Toyotomi Hideyoshi's campaign against Korea (1592–98) triggered great progress in Japanese pottery as hundreds of artisans were brought to Japan to encourage technological development. Yi Sam-pyeong is one of the best known potters from Korea.

According to some records of the Kanagae family, he lived for a short period of time in the town of Saga, which was ruled by Nabeshima Naoshige, the de facto founder of the Saga Domain in Kyushu. He was then given to Taku Yasutoshi, the ruler of Taku in central Saga, where he started a pottery but did not succeed. He searched for kaolin, and eventually in 1616 he discovered a kaolin deposit on the Izumi Mountain in Arita, effectively starting the porcelain industry in Japan. For his achievements, he was allowed to take the Japanese name Kanagae Sanbee after his home town Geumgang (Note: Currently Gongju, Chungcheongnam-do, South Korea.).

== The real Kanagae Sanbee ==
The popular narrative was questioned by the Japanese historian Nakamura Tadashi in 1992. He noted that the stories of the founding fathers of early modern pottery, including that of Yi Sam-pyeong, are not confirmed by contemporary sources and were developed as late as the second half of the 18th century. Historian Komiya Kiyora further analyzed the origins of this narrative, largely dismissing it.

No contemporary Korean source mentioned Yi Sam-pyeong. In fact, historical sources, all in Japanese, never refer to him by this name. The alleged Korean name was coined in the late 19th century, as described below. No contemporary source claims that he was hunted for his talent during the Korean campaign, or even that he participated in pottery in Korea. It is not until around 1843 that the official documents of the Saga Domain began to claim that Nabeshima Naoshige, the virtual founder of the domain, brought six or seven talented potters as "living treasures of Japan." This account was taken from a biography of a local governor of western Saga including Arita, written by his son Yamamoto Tsunetomo in 1707. The historical accuracy of his account is questionable, as the mountain where artisans supposedly started pottery has no known remains of kilns. These records made no mention of Kanagae Sanbee or any other potters by name.

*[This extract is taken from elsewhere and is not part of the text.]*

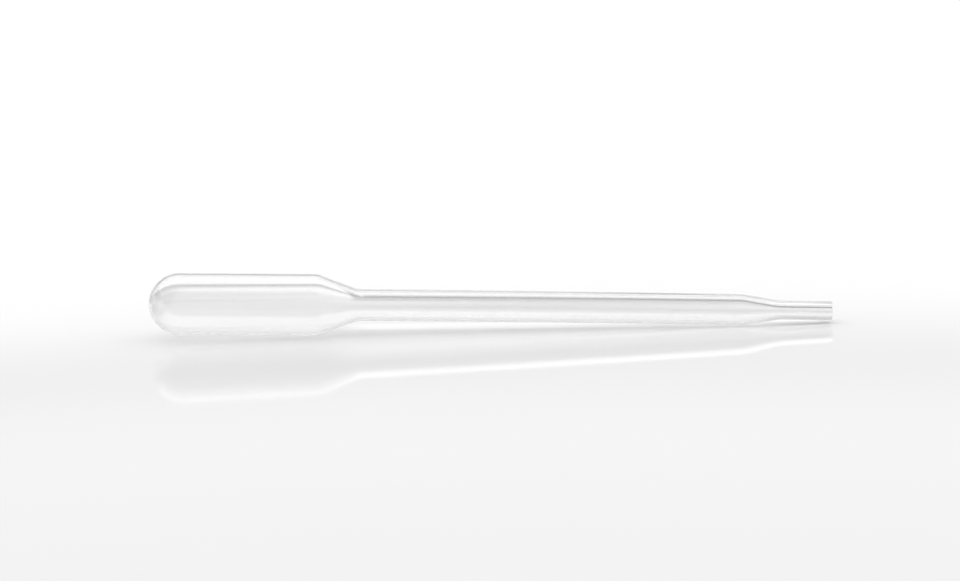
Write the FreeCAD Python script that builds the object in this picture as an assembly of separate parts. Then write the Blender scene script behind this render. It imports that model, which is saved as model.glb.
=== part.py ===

The earliest known source mentioning Kanagae Sanbee dates to around 1653, over half a century after his arrival in Japan and only few years before his death. This source, written by Kanagae Sanbee himself, was given to Taku, the ruling family of the region of Taku. In this memorandum, he claimed that after the arrival in Japan, he had taken service with Taku Yasutoshi "for a few years," and then had moved with about 18 people, mostly children, from Taku to Arita in 1616. It is not clear how he supported himself for nearly 20 years between the end of his service and the supposed migration of 1616. Notably, he did not claim to have been a potter before his arrival or have been brought to Japan for his talent. He claimed that he carried (kiln) cars during the 1616 migration and noted that his group included three of the "original potters of Taku" (多久本皿屋), whose identities remain unclear.

Historian Komiya Kiyora points to the existence of pottery even before the Korean campaign of 1592-98. A considerable number of Korean potters were patronized by the Hata clan of Karatsu in northern Saga, which was destroyed by Toyotomi Hideyoshi in 1593. Following this, the kilns in Hata's territory disappeared, and the potters likely became refugees, unable to return to Korea due to the war. Komiya presumes that the "original potters of Taku" were one of these refugee groups and that Kanagae Sanbee learned pottery from them for survival.

Komiya also questions his alleged discovery of a kaolin deposit in Arita and its supposed date of 1616 since the earliest known porcelain from Arita dates to the 1630s and 40s. He suggests that the Saga domain's brief attempt at gold and silver mining may have led to the accidental discovery of kaolin while searching for ore deposits.

Komiya suggests that in 1616, Kanagae Sanbee was likely "banished" from Taku. Historical sources confirm that authorities frequently expelled potters due to conflict arising from the environmental impact of pottery production, which included forest destruction and clashed with agricultural interests. Early pottery did not generate sufficient profit nor possess significant artistic value to warrant protection from authorities. It was only around the 1630s that technological advancements enabled potters to produce more profitable ceramics resembling Chinese styles, leading to their exemption from banishment.

== Development of the narrative ==
Komiya further analyzed historical sources chronologically to trace the development of the narrative surrounding Yi Sam-pyeong.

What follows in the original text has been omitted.